Prison Outbreaks Fuel Thailand Virus Surge
A health worker helps a Bangkok resident undergo a nasal swab test for Covid-19 at a mobile clinic in Bangkok
Thailand reported its largest ever spike in coronavirus infections Thursday, with more than half coming from two Bangkok prisons where prominent democracy activists have been detained.
The kingdom is battling a third wave of the virus that has forced the government to impose restrictions on movement, rules on mask-wearing and close public spaces.
Alarm bells sounded this week when an activist at the forefront of Thailand’s democracy movement announced she had tested positive for Covid-19 five days after she was released on bail from a Bangkok jail.
On Thursday Thailand reported more than 4,800 infections — its highest single-day jump yet — which included over 2,800 cases found in two prisons in the capital, according to Taweesin Visanuyothin, a spokesman for Thailand’s Covid-19 task force.
Corrections department official Weerakit Harnpariphan confirmed that another activist held at a Bangkok jail — Panupong “Mike” Jadnok — had also tested positive and had been sent to the prison hospital.

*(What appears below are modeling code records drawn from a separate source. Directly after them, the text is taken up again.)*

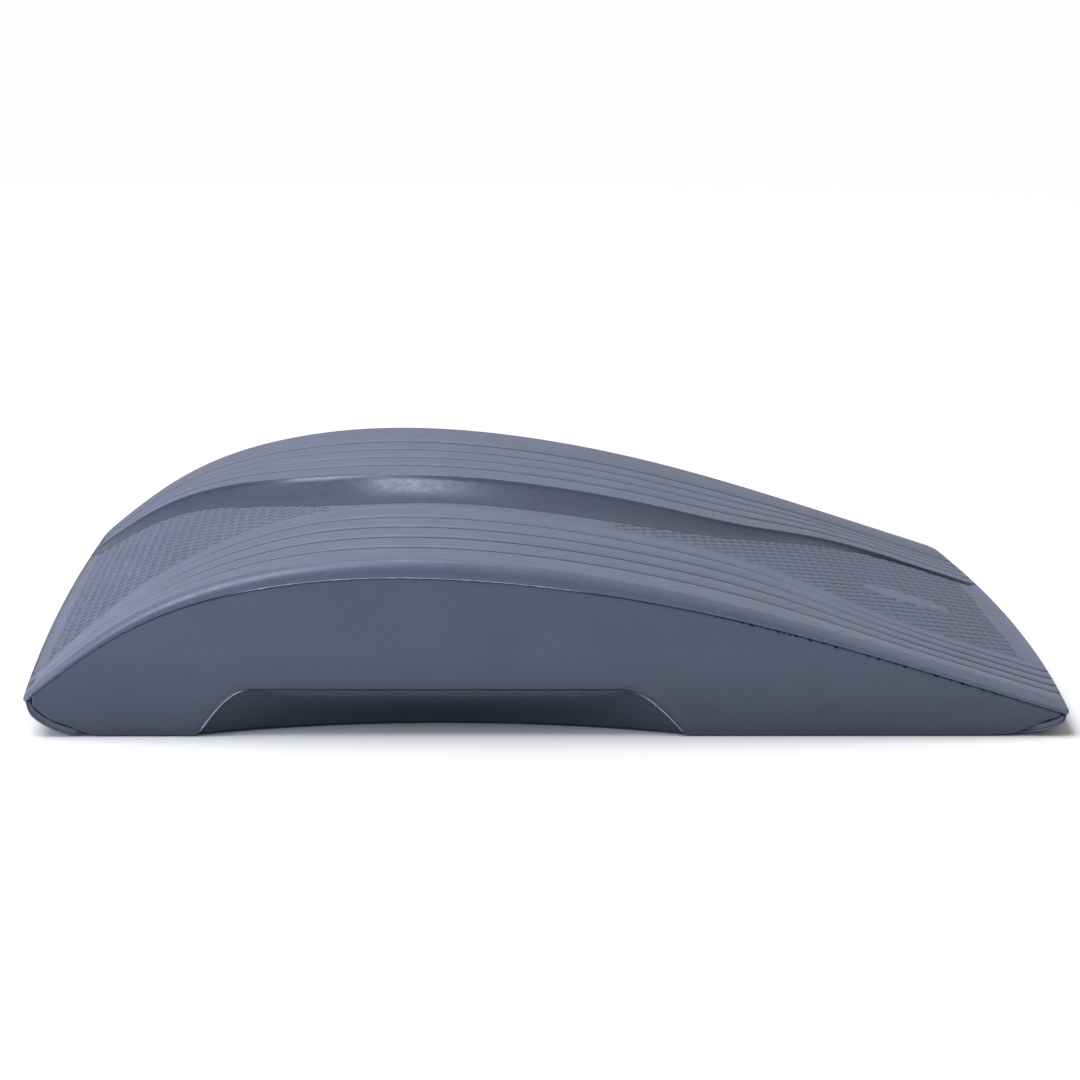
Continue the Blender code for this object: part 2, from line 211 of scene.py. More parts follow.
def bowed(station, y):
    """X of a station at a distance y from the middle plane."""
    bow_share = np.where(station < 0, -STEEP_BOW / STEEP_CORNER, THIN_BOW / THIN_CORNER)
    return station * (1 + bow_share * (1 - (y / HALF_WIDTH)**2))


def rounded_corner(station, y):
    """Moves points of the square plan inward where the plan's corners are rounded."""
    along = CORNER_RADIUS - from_end(station)
    across = abs(y) - (HALF_WIDTH - CORNER_RADIUS)
    in_corner = (along > 0) & (across > 0)
    far = np.hypot(along, across)
    shrink = np.where(in_corner, np.maximum(along, across) / np.where(far > 0, far, 1), 1)
    new_station = station - np.sign(station) * along * (1 - shrink)
    new_y = np.copysign(HALF_WIDTH - CORNER_RADIUS + across * shrink, y)
    return np.where(in_corner, new_station, station), np.where(in_corner, new_y, y)


def wander(position, reach, seed):
    """A smooth irregular wave between about -1 and 1, that changes over about reach."""
    turns = 2 * math.pi * position / reach
    slow = np.sin(turns * 0.37 + seed)
    middling = np.sin(turns + 2.1 * seed)
    quick = np.sin(turns * 1.73 + 3.7 * seed)
    return (slow + middling + quick) / 2.4


# Meshes


def surface_normals(points):
    """The unit normals of a grid of points."""
    along = np.gradient(points, axis=0)
    across = np.gradient(points, axis=1)
    normal = np.cross(along, across)
    return normal / np.maximum(np.linalg.norm(normal, axis=2, keepdims=True), 1e-12)


def grid_quads(rows, columns, first=0):
    """The faces between neighbouring points of a grid."""
    index = first + np.arange(rows * columns).reshape(rows, columns)
    corners = index[:-1, :-1], index[1:, :-1], index[1:, 1:], index[:-1, 1:]
    return np.stack(corners, axis=-1).reshape(-1, 4)


def border(rows, columns, first=0):
    """Round the edge of a grid: (point index, how far round from 0 to 4, a unit for each side)."""
    index = first + np.arange(rows * columns).reshape(rows, columns)
    sides = (index[:-1, 0], index[-1, :-1], index[:0:-1, -1], index[0, :0:-1])
    found = []
    for number, side in enumerate(sides):
        found += [(int(point), number + i / len(side)) for i, point in enumerate(side)]
    return found


def joining_faces(outer, inner):
    """Triangles between the borders of two grids, whatever their numbers of points."""
    outer = outer + [(outer[0][0], 4.0)]
    inner = inner + [(inner[0][0], 4.0)]
    i = j = 0
    faces = []
    while i < len(outer) - 1 or j < len(inner) - 1:
        next_outer = outer[i + 1][1] if i < len(outer) - 1 else math.inf
        next_inner = inner[j + 1][1] if j < len(inner) - 1 else math.inf
        if next_outer <= next_inner:
            faces.append((outer[i + 1][0], outer[i][0], inner[j][0]))
            i += 1
        else:
            faces.append((inner[j][0], inner[j + 1][0], outer[i][0]))
            j += 1
    return faces


def closed_shell(name, outer, inner, materials, zones=None):
    """A solid between an outer and an inner grid of points.

    zones gives the material number of each face of the outer grid; the rest takes the first.
    """
    rows, columns = outer.shape[:2]
    inner_rows, inner_columns = inner.shape[:2]
    count = rows * columns
    points = np.concatenate([outer.reshape(-1, 3), inner.reshape(-1, 3)])
    faces = grid_quads(rows, columns).tolist()
    faces += grid_quads(inner_rows, inner_columns, count)[:, ::-1].tolist()
    faces += joining_faces(border(rows, columns), border(inner_rows, inner_columns, count))
    mesh = bpy.data.meshes.new(name)
    mesh.from_pydata(points.tolist(), [], faces)
    for skin in materials:
        mesh.materials.append(skin)
    numbers = np.zeros(len(faces), np.int32)
    if zones is not None:
        numbers[:zones.size] = zones.reshape(-1)
    mesh.polygons.foreach_set("material_index", numbers)
    mesh.shade_smooth()
    mesh.update()
    piece = bpy.data.objects.new(name, mesh)
    bpy.context.scene.collection.objects.link(piece)
    return piece


def declare(piece, slot, *nodes, fill=None):
    """Hangs a piece under the frame's root and hides the frame's parts that it replaces."""
    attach(piece, "root")
    if nodes:
        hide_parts(*nodes)


# The top skin


def top_stations():
    """Cross sections along the top, closer together on the rolled ends."""
    steep, thin = STEEP_CORNER + END_ROLL, THIN_CORNER - END_ROLL
    turn = np.linspace(0, math.pi / 2, END_STEPS + 1)[1:]
    out_by = END_ROLL * np.sin(turn)
    between = np.linspace(steep, thin, LENGTH_STEPS + 1)
    return np.concatenate([steep - out_by[::-1], between, thin + out_by])


def groove(distance, depth):
    """A sharp V with rounded shoulders."""
    return -depth * np.clip(1 - distance / GROOVE_HALF, 0, 1)**1.3


def floor_columns(station):
    """The channel's floor, from the middle out: (y, rise, relief, zones) for its columns."""
    floor = FLOOR_HALF(station)
    to_edge = np.array([1.6, 1.0, 0.6, 0.3, 0.0]) * MM
    plain = (floor - 2.2 * MM) * np.linspace(0, 1, FLOOR_STEPS - len(to_edge))
    y = np.hstack([plain, floor - to_edge])
    rise = (BAND_RISES[0] - CHANNEL_DEPTH(station)) * np.ones_like(y)
    relief = -CREASE_DEPTH * np.exp(-((floor - y) / CREASE_WIDTH)**2)
    return y, rise, relief, [PLAIN] * y.shape[1]


def wall_columns(station):
    """The channel's curved wall, up to its beaded lip."""
    floor, lip = FLOOR_HALF(station), CHANNEL_HALF(station)
    step = np.linspace(0, 1, WALL_STEPS + 1)[1:]
    up = 1 - (1 - step)**1.5
    y = floor + (lip - floor) * up
    rise = BAND_RISES[0] - CHANNEL_DEPTH(station) * (1 - up**WALL_POWER)
    crease = -CREASE_DEPTH * np.exp(-((y - floor) / CREASE_WIDTH)**2)
    bead = LIP_BEAD * np.exp(-((lip - y) / LIP_BEAD_WIDTH)**2)
    return y, rise, crease + bead, [WALL] * y.shape[1]


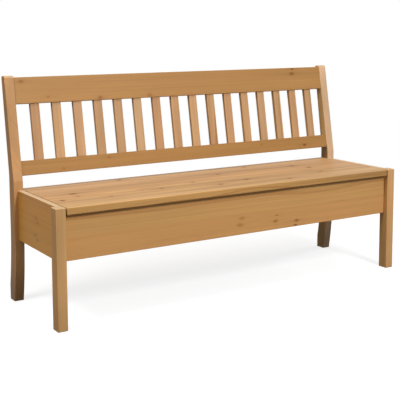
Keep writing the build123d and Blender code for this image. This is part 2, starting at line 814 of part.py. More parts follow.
print(f"{node_count} nodes, {fixed_slat_count} fixed and {len(moving_slat_xs)} moving bed slats")
print(f"back rake {degrees(rake):.3f} deg, pull-out travel {pull_out_travel:.3f} mm")
print(f"lid pivot y {pivot_y:.3f} z {pivot_z:.3f}")
print(f"leg pivot x {leg_pivot_x:.3f} z {leg_pivot_z:.3f}, y {leg_front_y:.3f} to {leg_rear_y:.3f}")
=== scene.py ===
# %% [markdown]
# # A solid pine chest bench with a pull-out bed
# A joiner's parts come in as they are: every post, rail, board, slat and screw has its real size
# and place, in metres, with X along the bench, -Y its front and Z up. Nothing is moved or
# reshaped here. What is left is the finisher's work, the grain, knots, stain and wax of the
# timber and the plating of the fittings, and then a plain floor and soft light to see it by.

# %% Load the bench
import math
from functools import partial

import bmesh
import bpy
from mathutils import Matrix, Vector


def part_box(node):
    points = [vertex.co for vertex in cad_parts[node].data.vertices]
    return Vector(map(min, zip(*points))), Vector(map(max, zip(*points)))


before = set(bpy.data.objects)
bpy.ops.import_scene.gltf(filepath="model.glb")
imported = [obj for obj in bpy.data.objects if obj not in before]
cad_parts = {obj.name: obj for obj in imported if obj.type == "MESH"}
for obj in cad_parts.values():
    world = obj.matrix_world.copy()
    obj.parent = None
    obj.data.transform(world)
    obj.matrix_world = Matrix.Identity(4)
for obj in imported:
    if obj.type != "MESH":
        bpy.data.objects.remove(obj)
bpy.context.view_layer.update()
MM = 0.001

# %% [markdown]
# ## The camera
# A bench shows itself best from standing height, a few metres away and off to one side, where the
# front, one end and the seat are all in view. The lens is fairly long, which keeps the long
# front from bending away. The camera is turned to the right and tilted down a little, and its
# frame is shifted down, as an architect's lens does, which keeps the posts nearly upright.

# %% Set up the camera
CAMERA_PLACE = (-2.0557, -3.1981, 1.1107)
TURN_RIGHT = math.radians(32.068)
TILT_DOWN = math.radians(6.775)
ROLL = math.radians(-0.205)
LENS_MM = 79.905
FRAME_SHIFT = -0.17
MIDDLE_OF_SEAT = Vector((0, 0, 460 * MM))

camera = bpy.data.objects.new("camera", bpy.data.cameras.new("camera"))
bpy.context.scene.collection.objects.link(camera)
camera.matrix_world = (
    Matrix.Translation(CAMERA_PLACE)
    @ Matrix.Rotation(-TURN_RIGHT, 4, "Z")
    @ Matrix.Rotation(math.pi / 2 - TILT_DOWN, 4, "X")
    @ Matrix.Rotation(ROLL, 4, "Z")
)
camera.data.lens = LENS_MM
camera.data.shift_y = FRAME_SHIFT
bpy.context.scene.camera = camera
bpy.context.scene.view_settings.view_transform = "Standard"
print("camera stands", round((camera.location - MIDDLE_OF_SEAT).length, 2), "m from the seat")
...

The young student leader was detained on multiple royal defamation charges for his role in a protest movement last year that included calls to reform the once-unassailable monarchy.
Weerakit said Bangkok’s two prisons had tested “100 percent” of their inmates but he did not specify when the testing period began.
Panupong’s lawyer Noraset Nanongtoom said he would file a bail request via video conferencing for the student leader, who suffers from asthma.
“If the court does not allow an inquiry through video conferencing and does not grant bail, Mike will have to return to face a Covid-19 epidemic in prison,” Noraset said on Facebook.
Panupong is among more than 80 democracy activists facing charges of lese majeste for leading last year’s protest movement.
At its peak, tens of thousands flooded Bangkok’s streets calling for the resignation of Premier Prayut Chan-O-Cha and reforms to the powerful monarchy — a once-taboo topic.
One of the activists involved, Somyot Prueksakasemsuk, who was released on bail in late April, said there was no transparency on the virus behind bars.
“We are really angry and we would like them to take moral responsibility,” the 59-year-old told AFP.
Thailand has one of the highest incarceration rates in the world — a result of its harsh drugs laws.
On April 25 the Corrections Department said only 10 new cases had been found at Bangkok Remand Prison but cases jumped to 1,794 this week after the protest leaders raised the alarm.
The department has not since announced fresh figures for other prisons around the country.
“The Thai government needs to be forthright about the Covid-19 outbreaks in its prison system and how it intends to avoid disastrous consequences for those held,” Human Rights Watch’s Brad Adams said.
“It seems they got caught sleeping at the switch.”